Announcement

PHILADELPHIA –Benjamin Aaron Garcia, PhD, a Presidential Professor of Biochemistry and Biophysics at the Perelman School of Medicine at the University of Pennsylvania, has been selected to receive the 2016Protein Science Young Investigator Award.

The award, named for the academic journal of the Protein Society, recognizes a scientist within the first eight years of an independent career who has made an important contribution to the study of proteins.

Garcia and recipients in other categories will be recognized at the 30th Anniversary Symposium of the Protein Society, July 16-19, 2016, in Baltimore, Maryland. Plenary talks from each recipient are scheduled throughout the event.

Garcia’s pioneering research involves developing new mass spectrometry methods and bioinformatic computational tools to examine critical modifications in cellular proteins that alter and control their functions. This is important in understanding the molecular pathways that underpin cancer, among other areas.

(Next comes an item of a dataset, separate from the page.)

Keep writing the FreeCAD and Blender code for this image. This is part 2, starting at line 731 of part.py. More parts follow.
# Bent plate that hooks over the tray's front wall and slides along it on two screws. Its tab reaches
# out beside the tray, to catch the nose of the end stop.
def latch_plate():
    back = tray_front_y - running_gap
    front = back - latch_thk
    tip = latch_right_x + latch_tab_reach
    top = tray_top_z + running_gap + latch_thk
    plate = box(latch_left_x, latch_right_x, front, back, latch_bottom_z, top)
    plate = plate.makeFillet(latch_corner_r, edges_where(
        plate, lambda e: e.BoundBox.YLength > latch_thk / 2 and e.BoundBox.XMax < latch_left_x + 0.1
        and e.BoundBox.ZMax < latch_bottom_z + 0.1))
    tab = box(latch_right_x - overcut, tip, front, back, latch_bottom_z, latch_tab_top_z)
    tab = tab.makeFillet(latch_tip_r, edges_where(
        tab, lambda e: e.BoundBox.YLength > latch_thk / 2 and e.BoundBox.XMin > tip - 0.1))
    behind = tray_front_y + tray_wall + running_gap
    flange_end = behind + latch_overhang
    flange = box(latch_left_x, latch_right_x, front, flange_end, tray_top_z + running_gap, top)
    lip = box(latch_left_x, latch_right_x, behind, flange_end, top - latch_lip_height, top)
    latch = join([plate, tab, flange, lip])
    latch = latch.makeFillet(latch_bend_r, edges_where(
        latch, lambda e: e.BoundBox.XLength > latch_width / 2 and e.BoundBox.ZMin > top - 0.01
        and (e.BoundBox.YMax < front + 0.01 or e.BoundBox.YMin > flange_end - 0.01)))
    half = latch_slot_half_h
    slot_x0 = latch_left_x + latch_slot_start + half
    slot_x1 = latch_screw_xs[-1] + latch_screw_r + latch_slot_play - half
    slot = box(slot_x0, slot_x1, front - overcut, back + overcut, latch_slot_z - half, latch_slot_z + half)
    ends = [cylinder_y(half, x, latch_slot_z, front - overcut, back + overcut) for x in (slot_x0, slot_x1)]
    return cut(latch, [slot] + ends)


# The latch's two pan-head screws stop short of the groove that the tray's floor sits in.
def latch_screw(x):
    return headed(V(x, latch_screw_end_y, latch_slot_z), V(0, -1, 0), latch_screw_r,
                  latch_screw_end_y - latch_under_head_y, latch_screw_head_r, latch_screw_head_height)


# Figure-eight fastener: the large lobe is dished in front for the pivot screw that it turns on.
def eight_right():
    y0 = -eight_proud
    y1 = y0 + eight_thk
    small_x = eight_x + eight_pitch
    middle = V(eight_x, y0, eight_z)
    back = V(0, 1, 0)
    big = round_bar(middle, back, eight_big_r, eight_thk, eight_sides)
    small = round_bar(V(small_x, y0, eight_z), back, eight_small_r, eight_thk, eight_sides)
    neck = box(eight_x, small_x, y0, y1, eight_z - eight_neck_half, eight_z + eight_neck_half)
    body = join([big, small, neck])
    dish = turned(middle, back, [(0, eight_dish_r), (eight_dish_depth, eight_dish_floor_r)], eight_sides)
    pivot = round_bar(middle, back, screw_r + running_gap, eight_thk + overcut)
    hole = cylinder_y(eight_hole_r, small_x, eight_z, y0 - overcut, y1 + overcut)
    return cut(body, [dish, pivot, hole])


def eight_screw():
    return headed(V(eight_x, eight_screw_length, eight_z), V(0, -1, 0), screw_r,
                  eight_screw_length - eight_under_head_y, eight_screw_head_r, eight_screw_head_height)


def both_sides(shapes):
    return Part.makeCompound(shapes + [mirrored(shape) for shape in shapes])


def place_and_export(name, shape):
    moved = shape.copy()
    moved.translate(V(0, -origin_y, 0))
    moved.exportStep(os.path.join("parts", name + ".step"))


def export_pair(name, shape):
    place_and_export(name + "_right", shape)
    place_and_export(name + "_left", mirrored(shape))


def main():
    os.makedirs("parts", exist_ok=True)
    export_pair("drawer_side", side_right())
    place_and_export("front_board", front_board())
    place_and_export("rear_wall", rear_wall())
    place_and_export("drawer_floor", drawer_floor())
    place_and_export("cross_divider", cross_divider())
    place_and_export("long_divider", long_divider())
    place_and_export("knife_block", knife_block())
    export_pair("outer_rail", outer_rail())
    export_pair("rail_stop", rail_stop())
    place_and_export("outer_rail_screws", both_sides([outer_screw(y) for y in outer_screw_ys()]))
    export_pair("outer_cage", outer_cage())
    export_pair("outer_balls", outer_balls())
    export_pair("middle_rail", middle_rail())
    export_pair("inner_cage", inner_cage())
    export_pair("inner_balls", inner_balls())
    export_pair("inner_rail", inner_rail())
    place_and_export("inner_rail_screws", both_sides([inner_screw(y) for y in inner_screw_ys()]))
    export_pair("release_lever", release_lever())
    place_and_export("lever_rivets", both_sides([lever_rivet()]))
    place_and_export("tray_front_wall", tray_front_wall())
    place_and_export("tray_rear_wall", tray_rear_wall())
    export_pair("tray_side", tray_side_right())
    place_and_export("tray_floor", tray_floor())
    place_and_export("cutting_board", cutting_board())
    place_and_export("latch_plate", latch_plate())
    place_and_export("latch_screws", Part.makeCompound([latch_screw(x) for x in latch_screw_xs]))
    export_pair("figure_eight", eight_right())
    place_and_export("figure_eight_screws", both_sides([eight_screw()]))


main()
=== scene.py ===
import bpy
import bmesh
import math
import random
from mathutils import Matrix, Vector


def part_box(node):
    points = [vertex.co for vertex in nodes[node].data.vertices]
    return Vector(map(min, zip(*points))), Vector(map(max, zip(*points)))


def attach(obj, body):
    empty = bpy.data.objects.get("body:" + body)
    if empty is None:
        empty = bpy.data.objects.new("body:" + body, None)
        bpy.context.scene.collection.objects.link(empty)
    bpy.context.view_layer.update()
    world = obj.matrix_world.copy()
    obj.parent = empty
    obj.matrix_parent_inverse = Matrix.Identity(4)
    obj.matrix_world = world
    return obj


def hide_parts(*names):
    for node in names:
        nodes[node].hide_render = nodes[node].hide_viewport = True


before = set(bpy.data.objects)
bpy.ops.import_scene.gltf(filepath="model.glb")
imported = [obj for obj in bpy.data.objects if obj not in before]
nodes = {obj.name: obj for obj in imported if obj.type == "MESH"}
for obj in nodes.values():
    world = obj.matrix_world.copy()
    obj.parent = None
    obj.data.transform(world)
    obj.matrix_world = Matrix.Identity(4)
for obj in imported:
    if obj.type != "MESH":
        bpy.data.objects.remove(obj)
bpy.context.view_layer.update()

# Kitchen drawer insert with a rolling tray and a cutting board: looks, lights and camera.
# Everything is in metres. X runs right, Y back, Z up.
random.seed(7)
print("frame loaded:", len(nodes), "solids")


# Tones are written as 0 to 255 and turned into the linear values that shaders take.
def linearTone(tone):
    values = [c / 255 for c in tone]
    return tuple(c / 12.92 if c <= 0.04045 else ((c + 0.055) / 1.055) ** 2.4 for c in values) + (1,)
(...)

Specifically, he has been developing analytical and computational tools to understand the complexity of simultaneously occurring histone modifications. Histones are a family of proteins found in cell nuclei that package and order the DNA into nucleosomes (a segment of DNA wound in sequence around eight histone protein cores). This structure is often compared to thread wrapped around a spool. They are the chief protein components of chromatin, the material of which the chromosomes of organisms other than bacteria composed.

Garcia earned a doctorate in chemistry from the University of Virginia and a BS in chemistry from the University of California, Davis. Before coming to Penn he was assistant professor of molecular biology at Princeton University, where he had taught since 2008, following three years as an NIH-NRSA Postdoctoral Fellow at the Institute for Genomic Biology of the University of Illinois. He was named the first Presidential Term Professor at the University of Pennsylvania in 2012. Presidential Term Professorships, supported in part by a major grant from The Pew Charitable Trusts, are awarded to exceptional scholars, of any rank, who contribute to faculty eminence through diversity across the University.

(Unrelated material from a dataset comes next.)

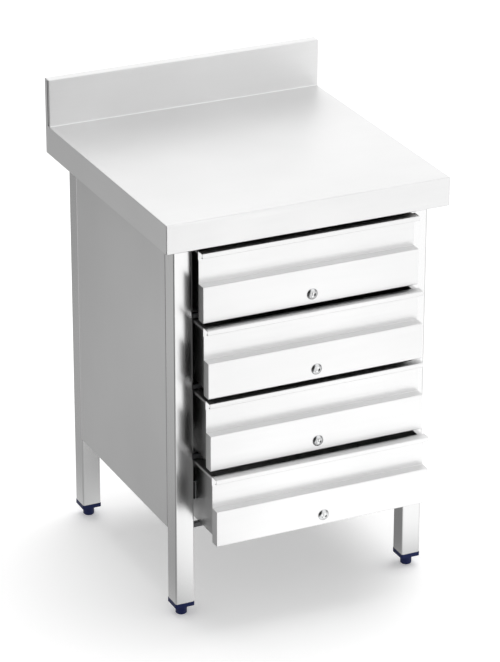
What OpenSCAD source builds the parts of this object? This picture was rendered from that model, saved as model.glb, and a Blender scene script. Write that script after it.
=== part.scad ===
// Stainless steel work table with a rear upstand and a stack of four lockable drawers.
// Millimetres, +X to the table's right as seen from the front, +Y to the rear, +Z up.
// The origin is on the floor, in the middle of the space that the table takes up.

/* [Worktop] */
// Width of the worktop
table_w = 600; // [560:5:700]
// Depth of the worktop, upstand included
table_d = 600; // [580:5:700]
// Height of the working surface above the floor
work_h = 855; // [840:5:950]
// Height of the folded edge round the worktop
edge_h = 60; // [52:1:75]
// Height of the upstand above the working surface
upstand_h = 100; // [50:5:150]
// Thickness of the hollow upstand
upstand_t = 20; // [14:1:30]
// Sheet thickness of the worktop
top_sheet = 1.2; // [1:0.1:1.5]
// Inner radius of the folds in all sheet parts
fold_r = 0.8; // [0.5:0.1:1.2]
// Width of the return flange under the edge
return_w = 14; // [8:1:20]
// Open gap in each end of the upstand, behind its front sheet
end_gap = 6.5; // [3:0.5:9]
// Height of the slanted joint at each end of the upstand
joint_rise = 15; // [8:1:20]
// Thickness of the core board under the sheet
core_t = 18; // [15:1:22]
// Gap all round between the core board and the edge
core_gap = 1.5; // [1:0.5:3]

/* [Frame] */
// Outer width of the square leg tube
leg_w = 40; // [36:1:45]
// Wall thickness of the leg tube
leg_wall = 1.5; // [1.2:0.1:2]
// Inner corner radius of the leg tube
leg_corner = 1.5; // [1:0.1:2.5]
// From the side of the worktop to the outer face of the legs
side_inset = 29; // [20:1:35]
// From the front of the worktop to the front face of the front legs
front_inset = 35; // [25:1:45]
// From the back of the worktop to the rear face of the rear legs
rear_inset = 48; // [35:1:55]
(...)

Garcia has received more than a dozen major awards, including a Presidential Early Career Award, the highest honor bestowed by the federal government on young scientists and engineers; a National Science Foundation Early Career Award; a National Institutes of Health Director's New Innovator Award; and an Alfred P. Sloan Research Fellowship.

Penn Medicine is one of the world’s leading academic medical centers, dedicated to the related missions of medical education, biomedical research, excellence in patient care, and community service. The organization consists of the University of Pennsylvania Health System and Penn’s Raymond and Ruth Perelman School of Medicine, founded in 1765 as the nation’s first medical school.

The Perelman School of Medicine is consistently among the nation's top recipients of funding from the National Institutes of Health, with $550 million awarded in the 2022 fiscal year. Home to a proud history of “firsts” in medicine, Penn Medicine teams have pioneered discoveries and innovations that have shaped modern medicine, including recent breakthroughs such as CAR T cell therapy for cancer and the mRNA technology used in COVID-19 vaccines.

The University of Pennsylvania Health System’s patient care facilities stretch from the Susquehanna River in Pennsylvania to the New Jersey shore. These include the Hospital of the University of Pennsylvania, Penn Presbyterian Medical Center, Chester County Hospital, Lancaster General Health, Penn Medicine Princeton Health, and Pennsylvania Hospital—the nation’s first hospital, founded in 1751. Additional facilities and enterprises include Good Shepherd Penn Partners, Penn Medicine at Home, Lancaster Behavioral Health Hospital, and Princeton House Behavioral Health, among others.

Penn Medicine is an $11.1 billion enterprise powered by more than 49,000 talented faculty and staff.